Gold finished lower last week after putting in a mostly mixed performance most of the week. The price action reflected the sideways to lower performance in the U.S. equity markets, while gains were capped by renewed demand for the U.S. Dollar. Nonetheless, expectations of additional government fiscal support and central bank monetary stimulus due to a global recession should continue to unpin the market and likely lead to higher prices.
Dollar Caps Gains
The dollar advanced last week as investors stared at will likely be one of the worst economic contractions in decades as the world confronts the coronavirus pandemic. The greenback, the world’s leading global reserves currency, rose against all major currencies as selling in global equity markets highlighted growing risks from the pandemic that shows little sign of easing.
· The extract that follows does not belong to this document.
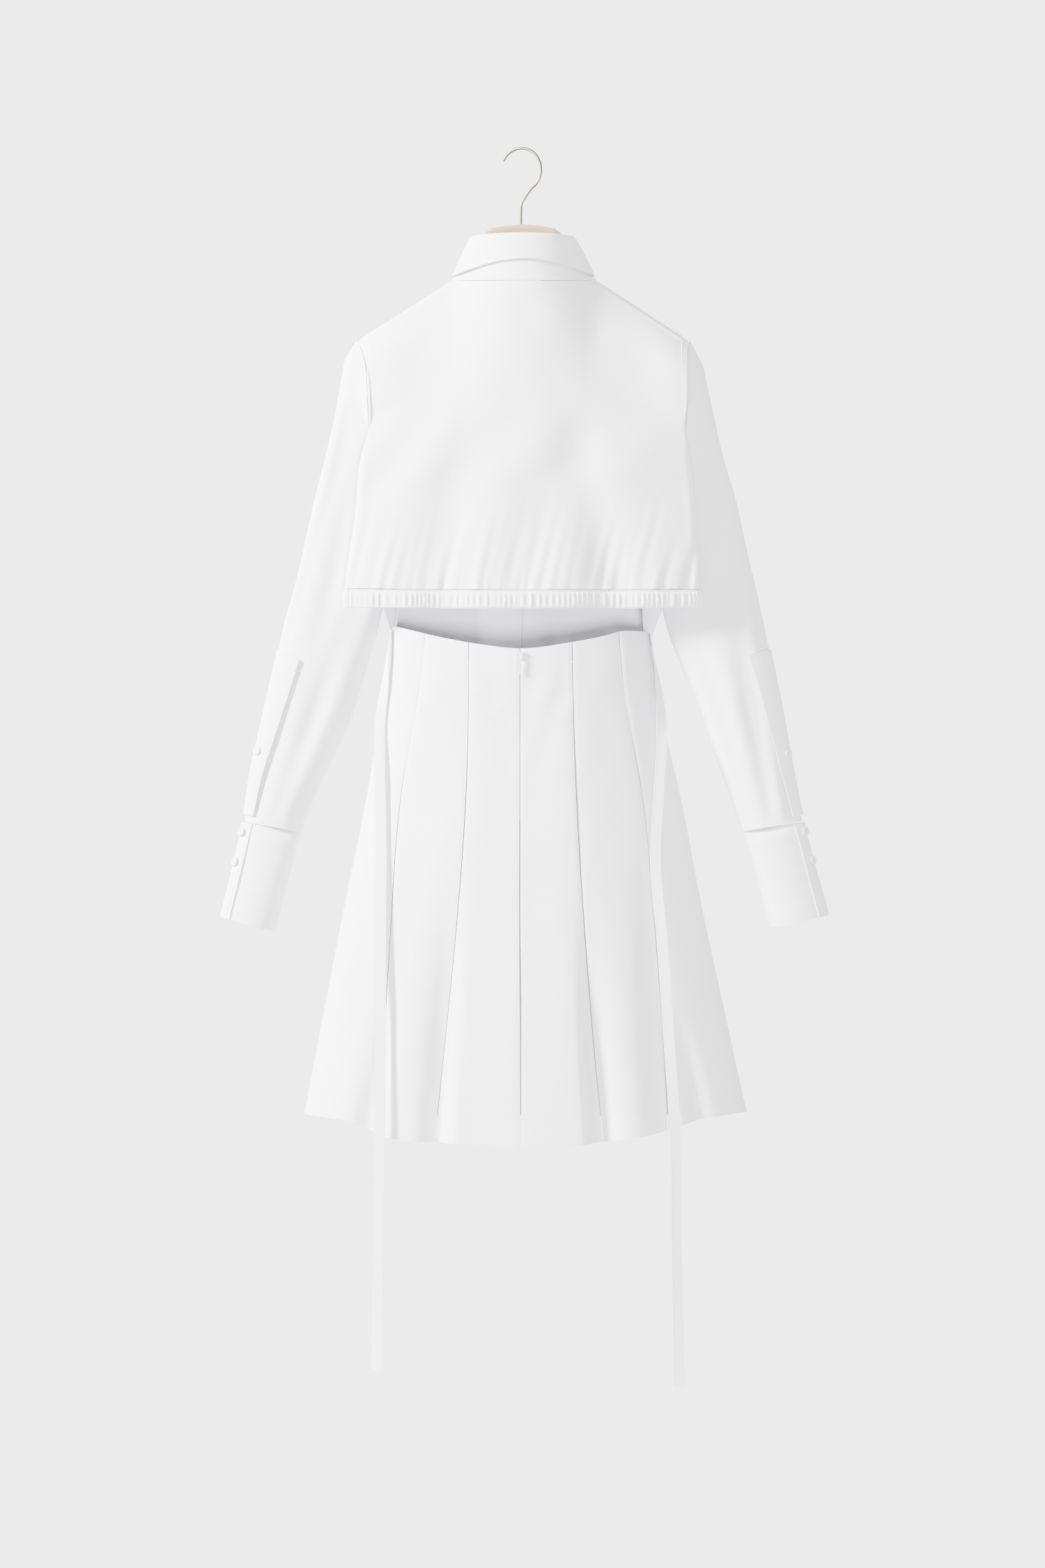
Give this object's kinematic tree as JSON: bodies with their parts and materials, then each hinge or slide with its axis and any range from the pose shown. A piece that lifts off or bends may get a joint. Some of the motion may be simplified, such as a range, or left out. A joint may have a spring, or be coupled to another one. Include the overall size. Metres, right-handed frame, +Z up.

There was some end of the month dollar buying early in the week, but later in the week, we saw safe-haven buying. Analysts said coordinated action by central banks to boost dollar supply has helped calm extreme volatility, but money markets still need time to settle.
Gold Hits Weekly Low after Trump’s Dire Warning
Gold seemed to reach its low for the week after U.S. President Donald Trump’s dire press briefing late Tuesday where he warned Americans of a “painful” two weeks ahead in fighting the coronavirus even with distancing measures.
White House coronavirus coordinator Deborah Birx displayed charts demonstrating data and modeling that showed an enormous jump in deaths to a range of 100,000 to 240,000 people from the virus in the coming months.
US Economic Data Suggests Damage Will Worsen
On Wednesday, the ADP National Employment Report showed private payrolls fell by 27,000 jobs last month. On Thursday, the government reported that in the week-ending March 28, 6,648,000 Americans filed for unemployment, doubling the previous week’s 3.28 million figure, which was itself a record high by a significant margin.
Gold prices edged higher on Friday after gloomy U.S. non-farm payrolls data magnified the economic toll from the coronavirus. The U.S. economy shed 701,000 jobs in March, ending a historic 113 straight months of employment growth, as stringent measures to control the coronavirus outbreak hurt businesses and factories, confirming a recession is underway.
The conditions are ripe for a rally, but with supply tightness easing and investors moving more money into the highly liquid U.S. Dollar, buyers are struggling to add new positions at current price levels.
That’s the short-term outlook, longer-term the economic data suggests gold will be supported and likely move higher due to expectations of further fiscal and monetary policy stimulus.